The current study suggests a biological basis for the yearly seasonal fluctuation in upper respiratory viral infections, most recently seen during the COVID-19 pandemic. The nose is one of the first places where the interior of the body comes into touch with the outside world, making it a possible entrance site for microorganisms that cause disease.
In this study, it was discovered that when bacteria are breathed by the nose, the body’s innate immune system reacts by releasing billions of extracellular vesicles (EVs), which are small sacs packed with fluid that surround and kill germs. The goal of the current study was to find out whether viruses that cause some of the most prevalent upper respiratory illnesses may also cause this immune response when they are breathed through the nose. They discovered that each virus induced an EV swarm response from nasal cells, but by means of a different signalling route than the one employed to combat bacteria.

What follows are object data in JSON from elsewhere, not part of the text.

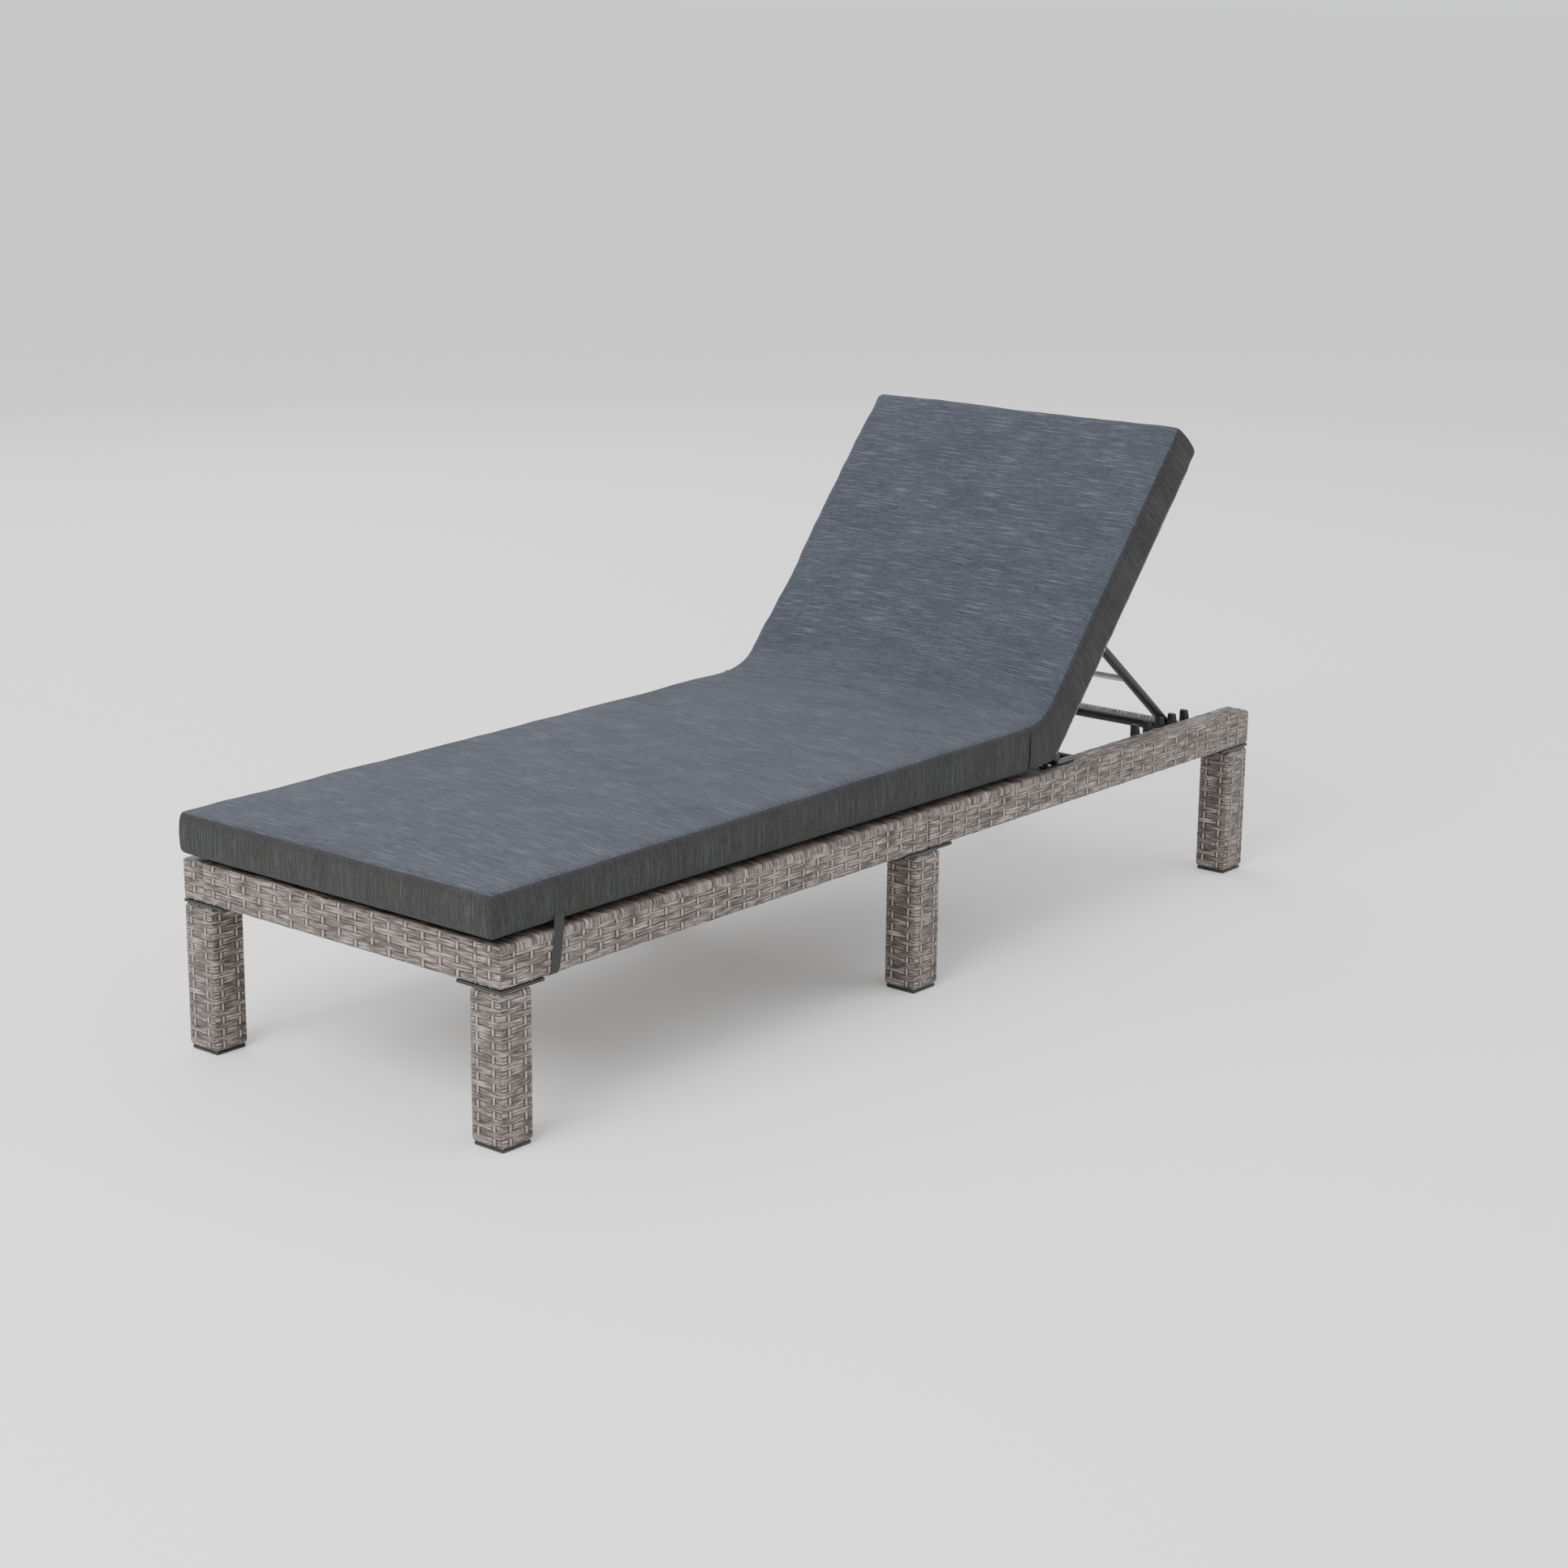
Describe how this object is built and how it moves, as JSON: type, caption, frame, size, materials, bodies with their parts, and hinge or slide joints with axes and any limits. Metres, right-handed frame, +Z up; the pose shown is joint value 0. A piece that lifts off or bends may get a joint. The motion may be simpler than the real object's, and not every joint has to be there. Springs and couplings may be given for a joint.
{
  "type": "reclining sun lounger",
  "caption": "Long woven garden lounger on box legs, with a hinged backrest held up by a swinging stand in toothed racks, and a padded cushion.",
  "frame": {"origin": "centre of the rest-pose bounding box on the ground, under the lounger", "axes": "+X from the foot end to the head end, +Y across to the right of someone lying on it, +Z up from the ground"},
  "size_m": [2.02, 0.7042, 0.875],
  "materials": {
    "polyrattan": "woven synthetic rattan in mixed grey-brown tones",
    "dark_powder_coat": "black powder coat",
    "core_steel": "bare drawn tube",
    "zinc_steel": "bright zinc",
    "grey_lacquer": "pale grey-green lacquer",
    "black_nylon": "moulded black nylon",
    "cushion_fabric": "slate slub weave",
    "strap_webbing": "dark webbing"
  },
  "bodies": {
    "frame": {"bracket_screw_left": "zinc_steel", "bracket_screw_right": "zinc_steel", "cushion_strap_left": "strap_webbing", "cushion_strap_right": "strap_webbing", "deck_tube_middle": "dark_powder_coat", "deck_tube_rear": "dark_powder_coat", "fixed_cross_tube": "dark_powder_coat", "foot_rail": "polyrattan", "foot_rail_core": "core_steel", "glide_foot_left": "black_nylon", "glide_foot_right": "black_nylon", "glide_head_left": "black_nylon", "glide_head_right": "black_nylon", "glide_mid_left": "black_nylon", "glide_mid_right": "black_nylon", "head_cross_tube": "polyrattan", "hinge_bracket_left": "dark_powder_coat", "hinge_bracket_right": "dark_powder_coat", "hinge_pin_left": "black_nylon", "hinge_pin_right": "black_nylon", "leg_core_foot_left": "core_steel", "leg_core_foot_right": "core_steel", "leg_core_head_left": "core_steel", "leg_core_head_right": "core_steel", "leg_core_mid_left": "core_steel", "leg_core_mid_right": "core_steel", "leg_foot_left": "polyrattan", "leg_foot_right": "polyrattan", "leg_head_left": "polyrattan", "leg_head_right": "polyrattan", "leg_mid_left": "polyrattan", "leg_mid_right": "polyrattan", "leg_plate_foot_left": "dark_powder_coat", "leg_plate_foot_right": "dark_powder_coat", "leg_plate_head_left": "dark_powder_coat", "leg_plate_head_right": "dark_powder_coat", "leg_plate_mid_left": "dark_powder_coat", "leg_plate_mid_right": "dark_powder_coat", "rail_core_foot_left": "core_steel", "rail_core_foot_right": "core_steel", "rail_core_head_left": "core_steel", "rail_core_head_right": "core_steel", "seat_cushion": "cushion_fabric", "seat_deck": "polyrattan", "side_rail_foot_left": "polyrattan", "side_rail_foot_right": "polyrattan", "side_rail_head_left": "polyrattan", "side_rail_head_right": "polyrattan", "stand_rack_left": "black_nylon", "stand_rack_right": "black_nylon"},
    "backrest": {"back_cushion": "cushion_fabric", "backrest_panel": "polyrattan", "backrest_side_tube_left": "dark_powder_coat", "backrest_side_tube_right": "dark_powder_coat", "backrest_top_tube": "dark_powder_coat", "stand_pivot_rod": "zinc_steel"},
    "stand": {"stand_arm_left": "dark_powder_coat", "stand_arm_right": "dark_powder_coat", "stand_brace": "grey_lacquer", "stand_foot_bar": "dark_powder_coat"}
  },
  "joints": [
    {"name": "recline", "type": "hinge", "parent": "frame", "child": "backrest", "pos_m": [0.405, 0, 0.327], "axis": [0, -1, 0], "range_deg": [-50, 21]},
    {"name": "stand_swing", "type": "hinge", "parent": "backrest", "child": "stand", "pos_m": [0.5657, 0, 0.51851], "axis": [0, 1, 0], "range_deg": [-82.5, 35]}
  ],
  "couplings": [
    {"joint": "stand_swing", "follows": "recline", "ratio": 1.64}
  ]
}
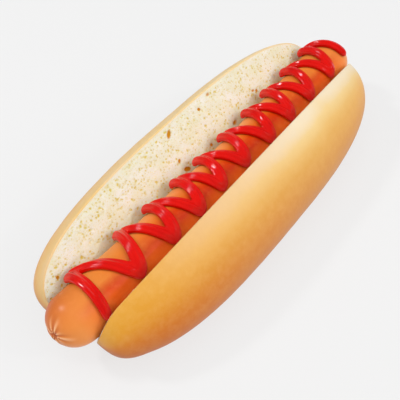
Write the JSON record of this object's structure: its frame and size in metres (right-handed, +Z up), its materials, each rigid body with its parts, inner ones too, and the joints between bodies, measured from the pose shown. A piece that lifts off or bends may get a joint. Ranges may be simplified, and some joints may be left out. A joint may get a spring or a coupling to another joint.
{
  "type": "hot dog",
  "caption": "Hot dog: a long frankfurter lying in a soft bun that is cut along its length and opened in a V, with a zigzag of ketchup over the sausage.",
  "frame": {"origin": "on the surface that it rests on, under the middle of the bun and halfway along the sausage", "axes": "+X along the sausage, from the end with the first ketchup stroke to the end with the last; +Y across, towards the half of the bun with the wider cut face; +Z up, out of the opening of the bun"},
  "size_m": [0.1849, 0.074, 0.043],
  "materials": {
    "bread": "bread: thin smooth golden crust outside, open cream-coloured crumb on the cut faces",
    "sausage_skin": "orange-red frankfurter skin with a soft shine",
    "ketchup": "thick wet tomato ketchup, glossy"
  },
  "bodies": {
    "root": {"bun": "bread", "sausage": "sausage_skin", "ketchup": "ketchup"}
  },
  "joints": []
}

The researchers also found a mechanism at work in the defence against the viruses: Upon discharge, the EVs served as a fake, containing receptors that the virus would link itself to rather than the nasal cells. The next step was to evaluate how this reaction was altered by cooler temperatures, which is important for nasal immunity since the internal temperature of the nose is closely related to the temperature of the outside air it inhales. They discovered that the antiviral proteins in the EVs were compromised and that the amount of EVs released by the nasal cells had dropped by over 42%.
The nose has a newly discovered immune system of its own that is under continual attack, and the researchers have demonstrated what weakens this defence.
Journal article: Huang, D., 2022. Cold exposure impairs extracellular vesicle swarm–mediated nasal antiviral immunity. Journal of Allergy and Clinical Immunology.